** What is expected **
How many lines of these records hold the string "from"? Reply with the number alone.

--- BEGIN Supplied records ---

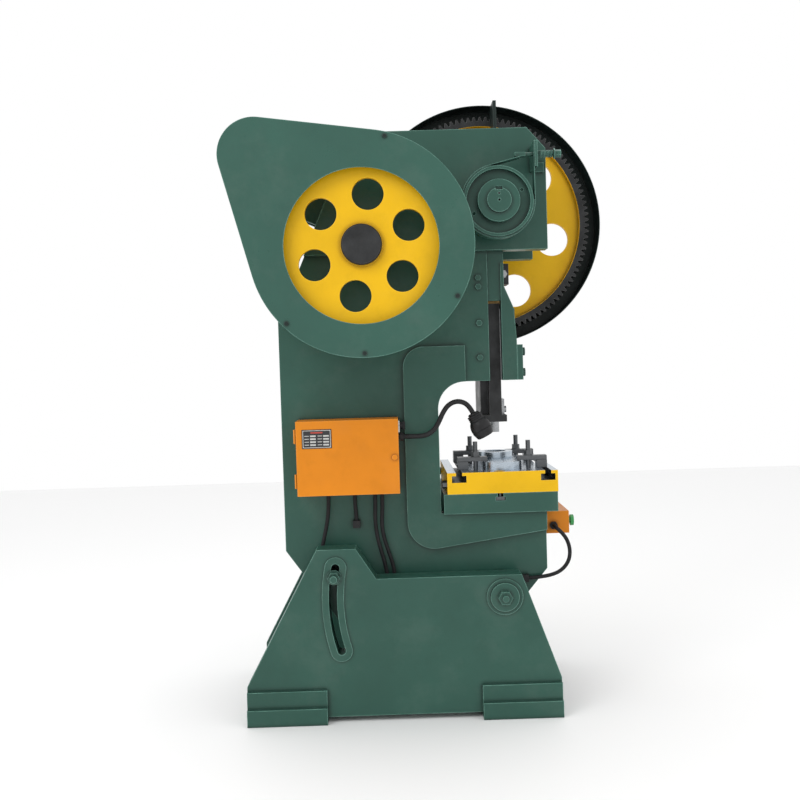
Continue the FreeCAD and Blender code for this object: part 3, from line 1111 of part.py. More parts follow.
def bolster():
    low, top = "table_top", "bolster_top"
    blank = box("bolster_blank", ("bolster_rear", "bolster_front"), ("-table_half", "table_half"),
                (low, top))
    holes = [rod("bolster_drop", "Z", ("crank_at", "0"), (low + " - 1", top + " + 1"),
                 "bolster_hole")]
    for end in ("rear", "front"):
        middle = "bolster_slot_%s" % end
        whole = ("-table_half - 1", "table_half + 1")
        holes.append(box(end + "_neck", (middle + " - bolster_neck / 2", middle + " + bolster_neck / 2"),
                         whole, (low + " + bolster_slot_low", top + " + 1")))
        holes.append(box(end + "_wide", (middle + " - bolster_wide / 2", middle + " + bolster_wide / 2"),
                         whole, (low + " + bolster_slot_low", low + " + bolster_slot_high")))
    bolts = []
    for i, across in enumerate((-228, 228)):
        at = ("table_slot_at", str(across))
        holes.append(rod("bolster_bolt_hole%d" % i, "Z", at, (low + " - 1", top + " + 1"), "9"))
        holes.append(rod("bolster_bolt_well%d" % i, "Z", at, (top + " - 24", top + " + 1"), "19"))
        bolts.append(fuse("bolster_bolt%d" % i,
                          rod("bolster_stem%d" % i, "Z", at, (low + " - slot_deep", top + " - 4"), "8"),
                          box("bolster_tee%d" % i, ("table_slot_at - 15", "table_slot_at + 15"),
                              ("%d - 15" % across, "%d + 15" % across),
                              (low + " - slot_deep", low + " - slot_deep / 2")),
                          hexagon("bolster_nut%d" % i, "Z", at, (top + " - 24", top + " - 9"), "27")))
    for i, (x, side) in enumerate(STUDS):
        holes.append(rod("stud_tap%d" % i, "Z", (x, "%d * stud_side" % side), (top + " - 32", top + " + 1"),
                         "stud + 0.05"))
    keep(cut("bolster_body", blank, *holes), "bolster")
    keep(group("bolster_bolt_pair", bolts), "tooling_bolts")
    stops = [hexagon("stop%d" % i, "X", (str(across), low + " + 32"),
                     ("bolster_rear - 15", "bolster_rear"), "24")
             for i, across in enumerate((-226, 226))]
    keep(group("stop_pair", stops), "tooling_bolts")


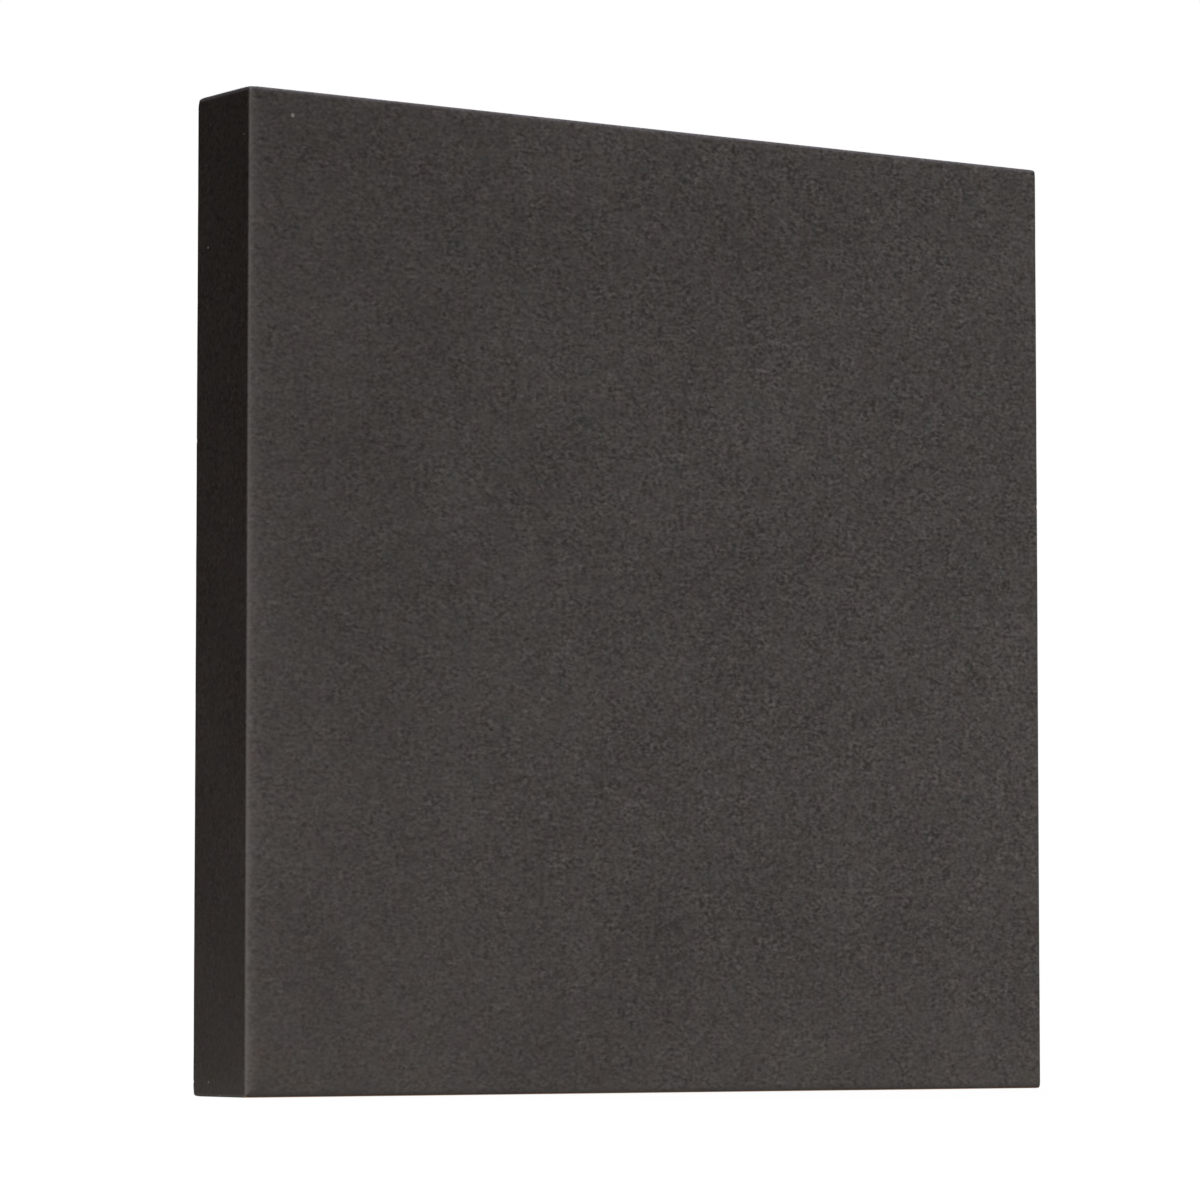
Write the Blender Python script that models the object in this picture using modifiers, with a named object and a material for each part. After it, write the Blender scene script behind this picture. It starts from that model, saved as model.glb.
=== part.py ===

--- END Supplied records ---

** Problem solution **
2